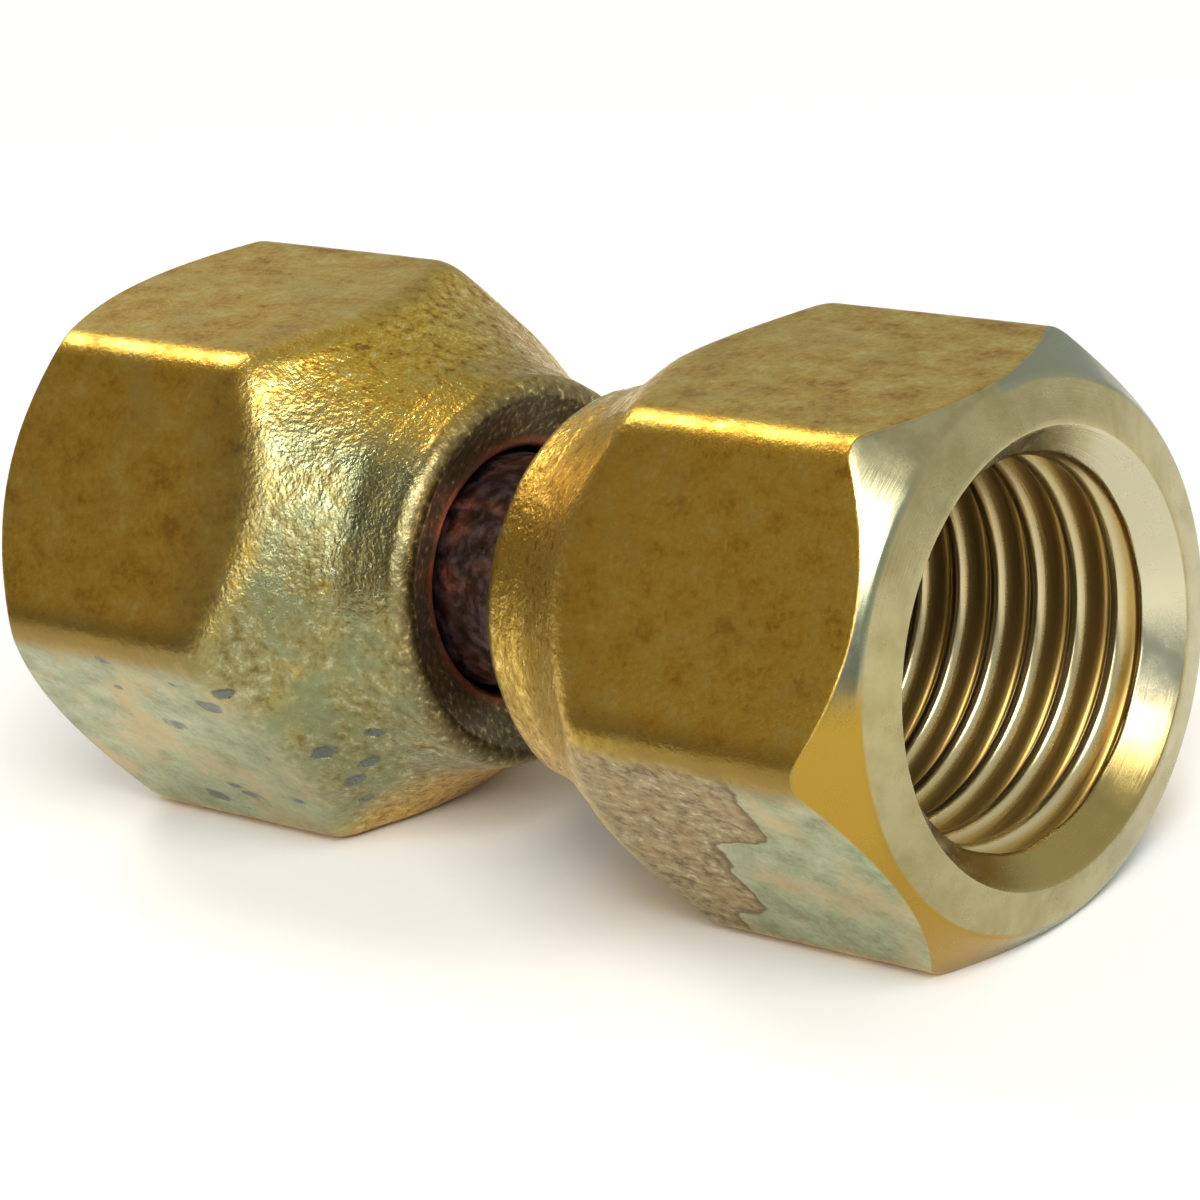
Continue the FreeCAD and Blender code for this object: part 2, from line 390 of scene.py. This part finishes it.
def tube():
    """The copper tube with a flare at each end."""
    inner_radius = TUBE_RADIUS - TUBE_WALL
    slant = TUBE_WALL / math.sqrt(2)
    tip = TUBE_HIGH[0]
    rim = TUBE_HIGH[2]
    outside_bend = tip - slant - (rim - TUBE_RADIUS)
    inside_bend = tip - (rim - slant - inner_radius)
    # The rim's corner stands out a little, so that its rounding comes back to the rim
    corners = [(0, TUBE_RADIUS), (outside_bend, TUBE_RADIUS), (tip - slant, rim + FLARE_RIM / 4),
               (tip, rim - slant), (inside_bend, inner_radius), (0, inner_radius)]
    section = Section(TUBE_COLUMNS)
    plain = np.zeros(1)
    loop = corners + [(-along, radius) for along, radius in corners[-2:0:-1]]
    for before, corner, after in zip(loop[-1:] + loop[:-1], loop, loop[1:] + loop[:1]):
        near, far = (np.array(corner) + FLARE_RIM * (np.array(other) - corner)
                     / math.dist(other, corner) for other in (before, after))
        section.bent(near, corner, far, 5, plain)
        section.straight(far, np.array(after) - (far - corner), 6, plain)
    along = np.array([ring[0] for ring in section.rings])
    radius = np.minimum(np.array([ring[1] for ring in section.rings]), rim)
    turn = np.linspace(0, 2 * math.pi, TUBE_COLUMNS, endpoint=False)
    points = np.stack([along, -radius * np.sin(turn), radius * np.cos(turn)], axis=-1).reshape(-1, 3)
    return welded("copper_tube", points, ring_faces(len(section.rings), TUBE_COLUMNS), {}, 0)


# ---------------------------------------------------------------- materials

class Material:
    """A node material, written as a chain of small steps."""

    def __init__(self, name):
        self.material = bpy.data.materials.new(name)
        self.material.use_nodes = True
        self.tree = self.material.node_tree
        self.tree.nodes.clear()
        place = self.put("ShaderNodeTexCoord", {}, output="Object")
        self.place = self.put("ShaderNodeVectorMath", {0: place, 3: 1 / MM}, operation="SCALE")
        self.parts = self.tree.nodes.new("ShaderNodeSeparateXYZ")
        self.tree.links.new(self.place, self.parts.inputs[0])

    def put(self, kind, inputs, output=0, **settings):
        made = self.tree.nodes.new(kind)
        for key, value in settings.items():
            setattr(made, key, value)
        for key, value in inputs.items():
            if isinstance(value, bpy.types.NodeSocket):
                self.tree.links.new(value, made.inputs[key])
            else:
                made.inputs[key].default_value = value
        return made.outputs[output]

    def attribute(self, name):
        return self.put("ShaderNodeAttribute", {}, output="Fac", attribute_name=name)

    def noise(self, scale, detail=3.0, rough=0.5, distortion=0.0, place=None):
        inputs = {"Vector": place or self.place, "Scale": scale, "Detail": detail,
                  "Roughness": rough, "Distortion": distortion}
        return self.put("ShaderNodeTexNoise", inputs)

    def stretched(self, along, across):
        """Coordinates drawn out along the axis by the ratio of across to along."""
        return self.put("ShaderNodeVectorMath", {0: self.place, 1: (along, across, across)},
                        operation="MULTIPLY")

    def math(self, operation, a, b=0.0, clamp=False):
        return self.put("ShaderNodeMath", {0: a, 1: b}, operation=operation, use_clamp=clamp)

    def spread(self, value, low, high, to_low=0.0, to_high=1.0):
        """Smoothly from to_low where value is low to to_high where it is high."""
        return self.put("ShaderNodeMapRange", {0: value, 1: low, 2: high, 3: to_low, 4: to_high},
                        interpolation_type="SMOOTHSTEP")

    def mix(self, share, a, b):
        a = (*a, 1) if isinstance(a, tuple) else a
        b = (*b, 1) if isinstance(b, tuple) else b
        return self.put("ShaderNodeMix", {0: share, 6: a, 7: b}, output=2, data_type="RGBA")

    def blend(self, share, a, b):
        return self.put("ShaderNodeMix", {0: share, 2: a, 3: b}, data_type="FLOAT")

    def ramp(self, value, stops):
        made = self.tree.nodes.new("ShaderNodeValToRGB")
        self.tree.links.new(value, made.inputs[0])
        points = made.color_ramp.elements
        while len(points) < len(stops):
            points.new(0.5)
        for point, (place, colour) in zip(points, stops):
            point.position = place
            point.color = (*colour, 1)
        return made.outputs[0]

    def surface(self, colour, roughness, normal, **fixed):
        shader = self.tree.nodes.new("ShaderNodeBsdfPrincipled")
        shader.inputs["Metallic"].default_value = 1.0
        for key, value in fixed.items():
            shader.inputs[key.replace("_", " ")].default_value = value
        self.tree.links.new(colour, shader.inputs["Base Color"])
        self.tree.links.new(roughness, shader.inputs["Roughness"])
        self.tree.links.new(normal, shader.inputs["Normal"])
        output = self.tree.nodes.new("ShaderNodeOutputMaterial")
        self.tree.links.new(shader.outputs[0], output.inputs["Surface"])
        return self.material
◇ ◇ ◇
Print the material once more, exactly.

◆ **Exercise solution**
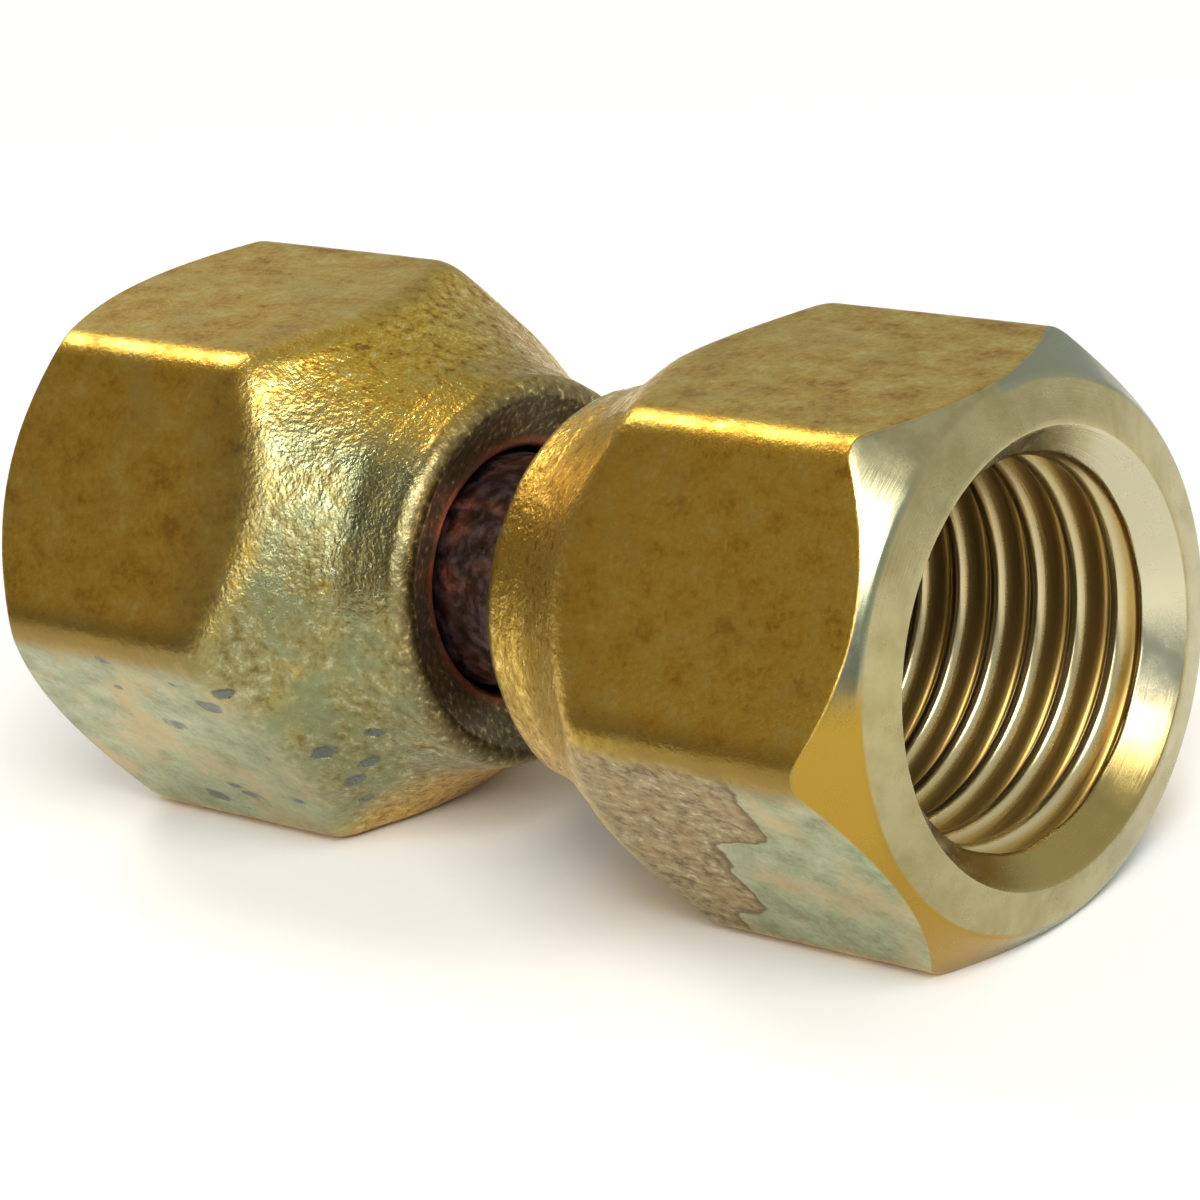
Continue the FreeCAD and Blender code for this object: part 2, from line 390 of scene.py. This part finishes it.
def tube():
    """The copper tube with a flare at each end."""
    inner_radius = TUBE_RADIUS - TUBE_WALL
    slant = TUBE_WALL / math.sqrt(2)
    tip = TUBE_HIGH[0]
    rim = TUBE_HIGH[2]
    outside_bend = tip - slant - (rim - TUBE_RADIUS)
    inside_bend = tip - (rim - slant - inner_radius)
    # The rim's corner stands out a little, so that its rounding comes back to the rim
    corners = [(0, TUBE_RADIUS), (outside_bend, TUBE_RADIUS), (tip - slant, rim + FLARE_RIM / 4),
               (tip, rim - slant), (inside_bend, inner_radius), (0, inner_radius)]
    section = Section(TUBE_COLUMNS)
    plain = np.zeros(1)
    loop = corners + [(-along, radius) for along, radius in corners[-2:0:-1]]
    for before, corner, after in zip(loop[-1:] + loop[:-1], loop, loop[1:] + loop[:1]):
        near, far = (np.array(corner) + FLARE_RIM * (np.array(other) - corner)
                     / math.dist(other, corner) for other in (before, after))
        section.bent(near, corner, far, 5, plain)
        section.straight(far, np.array(after) - (far - corner), 6, plain)
    along = np.array([ring[0] for ring in section.rings])
    radius = np.minimum(np.array([ring[1] for ring in section.rings]), rim)
    turn = np.linspace(0, 2 * math.pi, TUBE_COLUMNS, endpoint=False)
    points = np.stack([along, -radius * np.sin(turn), radius * np.cos(turn)], axis=-1).reshape(-1, 3)
    return welded("copper_tube", points, ring_faces(len(section.rings), TUBE_COLUMNS), {}, 0)


# ---------------------------------------------------------------- materials

class Material:
    """A node material, written as a chain of small steps."""

    def __init__(self, name):
        self.material = bpy.data.materials.new(name)
        self.material.use_nodes = True
        self.tree = self.material.node_tree
        self.tree.nodes.clear()
        place = self.put("ShaderNodeTexCoord", {}, output="Object")
        self.place = self.put("ShaderNodeVectorMath", {0: place, 3: 1 / MM}, operation="SCALE")
        self.parts = self.tree.nodes.new("ShaderNodeSeparateXYZ")
        self.tree.links.new(self.place, self.parts.inputs[0])

    def put(self, kind, inputs, output=0, **settings):
        made = self.tree.nodes.new(kind)
        for key, value in settings.items():
            setattr(made, key, value)
        for key, value in inputs.items():
            if isinstance(value, bpy.types.NodeSocket):
                self.tree.links.new(value, made.inputs[key])
            else:
                made.inputs[key].default_value = value
        return made.outputs[output]

    def attribute(self, name):
        return self.put("ShaderNodeAttribute", {}, output="Fac", attribute_name=name)

    def noise(self, scale, detail=3.0, rough=0.5, distortion=0.0, place=None):
        inputs = {"Vector": place or self.place, "Scale": scale, "Detail": detail,
                  "Roughness": rough, "Distortion": distortion}
        return self.put("ShaderNodeTexNoise", inputs)

    def stretched(self, along, across):
        """Coordinates drawn out along the axis by the ratio of across to along."""
        return self.put("ShaderNodeVectorMath", {0: self.place, 1: (along, across, across)},
                        operation="MULTIPLY")

    def math(self, operation, a, b=0.0, clamp=False):
        return self.put("ShaderNodeMath", {0: a, 1: b}, operation=operation, use_clamp=clamp)

    def spread(self, value, low, high, to_low=0.0, to_high=1.0):
        """Smoothly from to_low where value is low to to_high where it is high."""
        return self.put("ShaderNodeMapRange", {0: value, 1: low, 2: high, 3: to_low, 4: to_high},
                        interpolation_type="SMOOTHSTEP")

    def mix(self, share, a, b):
        a = (*a, 1) if isinstance(a, tuple) else a
        b = (*b, 1) if isinstance(b, tuple) else b
        return self.put("ShaderNodeMix", {0: share, 6: a, 7: b}, output=2, data_type="RGBA")

    def blend(self, share, a, b):
        return self.put("ShaderNodeMix", {0: share, 2: a, 3: b}, data_type="FLOAT")

    def ramp(self, value, stops):
        made = self.tree.nodes.new("ShaderNodeValToRGB")
        self.tree.links.new(value, made.inputs[0])
        points = made.color_ramp.elements
        while len(points) < len(stops):
            points.new(0.5)
        for point, (place, colour) in zip(points, stops):
            point.position = place
            point.color = (*colour, 1)
        return made.outputs[0]

    def surface(self, colour, roughness, normal, **fixed):
        shader = self.tree.nodes.new("ShaderNodeBsdfPrincipled")
        shader.inputs["Metallic"].default_value = 1.0
        for key, value in fixed.items():
            shader.inputs[key.replace("_", " ")].default_value = value
        self.tree.links.new(colour, shader.inputs["Base Color"])
        self.tree.links.new(roughness, shader.inputs["Roughness"])
        self.tree.links.new(normal, shader.inputs["Normal"])
        output = self.tree.nodes.new("ShaderNodeOutputMaterial")
        self.tree.links.new(shader.outputs[0], output.inputs["Surface"])
        return self.material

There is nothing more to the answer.